Mas para escrever a biografia dos anos mais definidores de uma cidade é preciso que o biógrafo seja uma espécie de amante dessa cidade, além, é claro, de ser detetive e psicólogo de primeira linha. Também é fundamental que o biógrafo escreva bem para chuchu. Tudo isso Ruy Castro é; inclusive, carioca. Ele nasceu acidentalmente em Caratinga, uma cidade de Minas Gerais, em 26 de fevereiro de 1948, mas mudou-se ainda criança para o Rio de Janeiro, onde sua família já morava. Formou-se em Ciências Sociais na Faculdade Nacional de Filosofia, atual Universidade Federal do Rio de Janeiro (UFRJ), mas nunca foi pegar seu diploma.

A partir de 1967, trabalhou em importantes jornais e revistas do Rio e São Paulo e em 1988 se torna escritor.

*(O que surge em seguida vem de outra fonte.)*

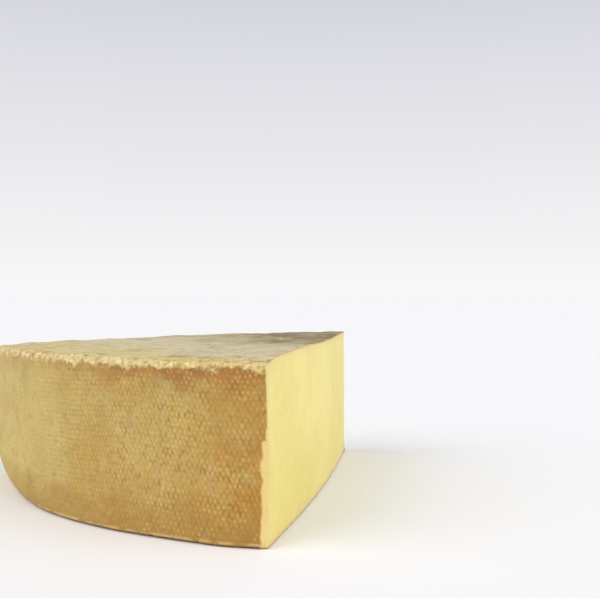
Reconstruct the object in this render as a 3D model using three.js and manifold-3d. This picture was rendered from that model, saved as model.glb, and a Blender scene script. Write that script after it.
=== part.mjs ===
// A wedge cut from a pressed hard-cheese wheel, standing on the wheel's flat bottom.
//
// Millimetres, +Z up. The wedge is symmetric about the YZ plane: its thin edge, which was the
// wheel's centre, points to +Y, and its heel, the wheel's side, faces -Y. The origin is at the
// middle of the wedge's box, on the surface it stands on. Rind and paste are one grown piece.
import * as THREE from 'three';
import { mergeVertices } from 'three/addons/utils/BufferGeometryUtils.js';
import Module from 'manifold-3d';

// Driving dimensions of the whole wheel.
const WHEEL_RADIUS = 336;
const WHEEL_HEIGHT = 120;
const TOP_CROWN = 2;      // how much the wheel's middle stands above its top rim
const HEEL_HOLLOW = 4;    // how deep the hoop and press leave the heel drawn in
const TOP_RIM = 4;        // size of the rounding where the heel meets the top
const BOTTOM_RIM = 7;     // the bottom rim spreads a little under the wheel's weight

// Driving dimensions of the cut.
const WEDGE_ANGLE = 60;   // degrees between the two cut faces: a sixth of the wheel
const CUT_BOW = 3;        // how far each cut face swells past a straight wire's line
const THIN_EDGE = 3;      // the thin edge is blunted over this length of each cut face

// How finely the curves are stepped.
const WHEEL_STEPS = 144;
const CURVE_STEPS = 10;
const CUT_CLEARANCE = 10; // the cutter reaches this far past the wheel on every side

const wasm = await Module();
wasm.setup();

// A closed three.js geometry as a manifold solid, for joining and cutting.
function solidOf(geometry) {
  const bare = geometry.clone();
  bare.deleteAttribute('normal');
  bare.deleteAttribute('uv');
  const welded = mergeVertices(bare, 1e-4);
  return new wasm.Manifold(new wasm.Mesh({
    numProp: 3,
    vertProperties: new Float32Array(welded.attributes.position.array),
    triVerts: new Uint32Array(welded.index.array),
  }));
}

// A manifold solid back as a three.js geometry.
function geometryOf(solid) {
  const mesh = solid.getMesh();
  const geometry = new THREE.BufferGeometry();
  geometry.setAttribute('position', new THREE.BufferAttribute(mesh.vertProperties, 3));
  geometry.setIndex(new THREE.BufferAttribute(mesh.triVerts, 1));
  geometry.computeVertexNormals();
  return geometry;
}

// The whole wheel: half its section, from the axis out along the bottom, up the hollow heel
// and back over the crowned top, turned about the upright axis.
function wheel() {
  const rimHeight = WHEEL_HEIGHT - TOP_CROWN;
  const section = new THREE.Path();
  section.moveTo(0, 0);
  section.lineTo(WHEEL_RADIUS - BOTTOM_RIM, 0);
  section.quadraticCurveTo(WHEEL_RADIUS, 0, WHEEL_RADIUS, BOTTOM_RIM);
  section.quadraticCurveTo(
    WHEEL_RADIUS - 2 * HEEL_HOLLOW, rimHeight / 2,
    WHEEL_RADIUS, rimHeight - TOP_RIM,
  );
  section.quadraticCurveTo(WHEEL_RADIUS, rimHeight, WHEEL_RADIUS - TOP_RIM, rimHeight);
  section.quadraticCurveTo(WHEEL_RADIUS / 2, WHEEL_HEIGHT, 0, WHEEL_HEIGHT);
  const geometry = new THREE.LatheGeometry(section.getPoints(CURVE_STEPS), WHEEL_STEPS);
  geometry.rotateX(Math.PI / 2);
  return geometry;
}

// The upright prism between the two cuts, with the wheel's axis at the sharp corner. side is
// -1 or 1 for the two cuts; a place on a cut is its distance from the axis and how far it
// stands out of the straight line.
function sector() {
  const half = THREE.MathUtils.degToRad(WEDGE_ANGLE / 2);
  const onCut = (side, distance, outward) => new THREE.Vector2(
    side * (distance * Math.sin(half) + outward * Math.cos(half)),
    -distance * Math.cos(half) + outward * Math.sin(half),
  );
  const reach = WHEEL_RADIUS + CUT_CLEARANCE;
  const bow = (side) => onCut(side, reach / 2, 2 * CUT_BOW);
  const plan = new THREE.Shape();
  plan.moveTo(0, -reach / Math.cos(half));
  plan.lineTo(...onCut(1, reach, 0));
  plan.quadraticCurveTo(...bow(1), ...onCut(1, THIN_EDGE, 0));
  plan.quadraticCurveTo(0, 0, ...onCut(-1, THIN_EDGE, 0));
  plan.quadraticCurveTo(...bow(-1), ...onCut(-1, reach, 0));
  plan.closePath();
  const geometry = new THREE.ExtrudeGeometry(plan, {
    depth: WHEEL_HEIGHT + 2 * CUT_CLEARANCE,
    curveSegments: CURVE_STEPS,
    bevelEnabled: false,
  });
  geometry.translate(0, 0, -CUT_CLEARANCE);
  return geometry;
}

// The wedge, moved from the wheel's axis to the middle of its own box.
function cheeseWedge() {
  const geometry = geometryOf(solidOf(wheel()).intersect(solidOf(sector())));
  geometry.computeBoundingBox();
  const { min, max } = geometry.boundingBox;
  geometry.translate(-(min.x + max.x) / 2, -(min.y + max.y) / 2, -min.z);
  const ripeCheese = new THREE.MeshStandardMaterial({
    color: 0xe3c47e,
    roughness: 0.6,
    metalness: 0,
  });
  const mesh = new THREE.Mesh(geometry, ripeCheese);
  mesh.name = 'cheese_wedge';
  return mesh;
}

const part = new THREE.Group();
part.add(cheeseWedge());

export default part;
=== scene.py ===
import math
from types import SimpleNamespace

import bpy
import numpy as np
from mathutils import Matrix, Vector


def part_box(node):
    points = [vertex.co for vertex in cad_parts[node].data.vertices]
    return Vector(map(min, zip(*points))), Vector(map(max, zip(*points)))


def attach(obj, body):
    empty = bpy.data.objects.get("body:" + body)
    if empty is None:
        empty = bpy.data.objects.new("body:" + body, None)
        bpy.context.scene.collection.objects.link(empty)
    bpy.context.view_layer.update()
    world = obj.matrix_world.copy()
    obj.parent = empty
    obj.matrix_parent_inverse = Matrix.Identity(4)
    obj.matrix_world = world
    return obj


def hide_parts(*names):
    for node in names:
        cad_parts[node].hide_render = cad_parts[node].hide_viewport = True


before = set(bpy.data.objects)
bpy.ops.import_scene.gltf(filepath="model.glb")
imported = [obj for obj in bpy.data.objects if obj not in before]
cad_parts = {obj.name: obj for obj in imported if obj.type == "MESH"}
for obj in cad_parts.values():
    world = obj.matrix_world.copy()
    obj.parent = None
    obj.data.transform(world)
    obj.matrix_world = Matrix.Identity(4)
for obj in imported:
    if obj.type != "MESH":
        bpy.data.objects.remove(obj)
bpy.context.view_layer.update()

# A sixth of a pressed mountain-cheese wheel, standing on the wheel's flat bottom. Lengths are in
# millimetres here and become metres only where the mesh, the lights and the camera are made.
# Places on the wedge are wheel places: radius from the wheel's axis, angle from straight ahead
# (-Y) towards +X, and height.

METRE = 1000.0

# ---------------------------------------------------------------- the wedge's measures

low, high = (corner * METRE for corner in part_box("cheese_wedge"))
BLUNT = 1.3                    # the thin edge stops this far short of the wheel's axis
AXIS_Y = high.y + BLUNT
RADIUS = AXIS_Y - low.y
HALF_ANGLE = math.asin((high.x - low.x) / 2 / RADIUS)
CROWN = 2.0                    # the wheel's middle stands this much above its rim
RIM_HEIGHT = high.z - CROWN
TOP_EDGE = RADIUS - 5          # the top face starts here
SEED = 7

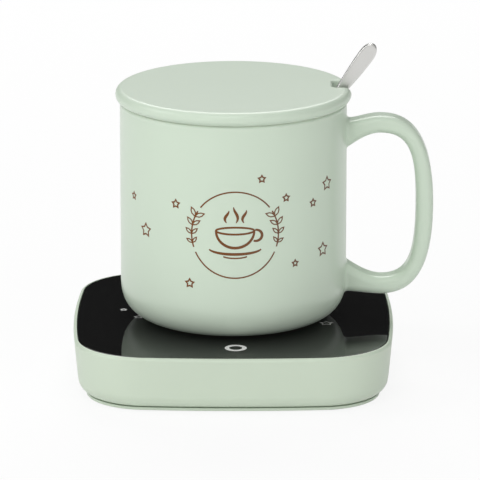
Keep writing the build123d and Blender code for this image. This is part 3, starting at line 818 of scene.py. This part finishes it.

Publicou O Anjo Pornográfico, biografia de Nelson Rodrigues, Estrela Solitária, de Garrincha, e Carmen, de Carmen Miranda, além de Chega de Saudade, sobre a Bossa Nova, Ela é Carioca, sobre Ipanema, e A Noite do Meu Bem, sobre o samba-canção. Etc.

Ruy se criou na Zona Sul do Rio de Janeiro, região que ele conhece como a palma da mão. Também conhecedor profundo da literatura brasileira e um dos jornalistas mais cultos do país, é inquieto e poderia ser um dos guias mais interessantes da Cidade Maravilhosa, pois frequenta dos sebos à Academia Brasileira de Letras (ABL), da qual é membro, e certamente sabe onde se come melhor e mais barato.

Fazendo um paralelo entre Hemingway e Ruy Castro, Hemingway era também como Ruy, só que recriava o que vivia, legando-nos monumentos como Adeus às ArmasO Sol Também se LevantaPor Quem os Sinos Dobram e O Velho e o Mar, para citar alguns dos seus livros. Ruy Castro vive o que recria, pois ele sabe o segredo, que o mergulho que damos ao passado é agora. Quanto ao Rio, é uma festa permanente.